The file names are formatted as "$\langle \mathrm{obs}\rangle \_\mathrm{halph}\_{\rm{f}}[\mathrm{ildf}]\_\langle \mathrm{yyyymmdd}\rangle \_\langle \mathrm{hhmmss}\rangle .\mathrm{fits}.\mathrm{gz}$," where $\langle \mathrm{obs}\rangle $ is the name code of the observatory, "f" means full disk, "i" stands for initial images, "l" is for images with dark and flat field removed, "d" is for dark frames, and "f" is for flat field frames. "$\langle \mathrm{yyyymmdd}\rangle $" and "$\langle \mathrm{hhmmss}\rangle $" give the time information of the observation. This follows the file name convention used by BBSO and the Global Hα Network Data Archive.6 All the data are compressed through .gzip or .pigz to save storage space. And the directory tree is constructed as "$/\langle \mathrm{data}\_\mathrm{root}\rangle /\langle \mathrm{obs}\rangle /\langle \mathrm{year}\rangle /* .\mathrm{fits}.\mathrm{gz}$."

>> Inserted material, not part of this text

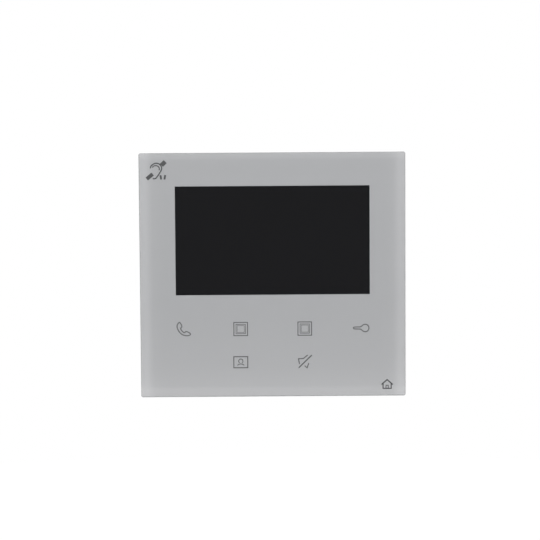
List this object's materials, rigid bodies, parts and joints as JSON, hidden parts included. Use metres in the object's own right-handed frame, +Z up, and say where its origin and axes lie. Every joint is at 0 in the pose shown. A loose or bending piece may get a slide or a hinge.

From Figure 1, we can see that the data in the early years is less dense. The data collection of KODA is shown in Figure 4. Data of NSO covers 1965 to 2003, for nearly 40 yr, and the quality of the data is high. This plays an important role in forming good continuity of the whole observation data. However, the observation time information of the NSO data was recorded on the observation image in the form of a time stamp. There were no time information in either the file names or the header of the FITS files. This leaves us with a tough task of getting the time information out in order to use these data for our data set. We will introduce our effort in Section 3.2.

Figure 4.

Figure 4. Collection of KODA observational data.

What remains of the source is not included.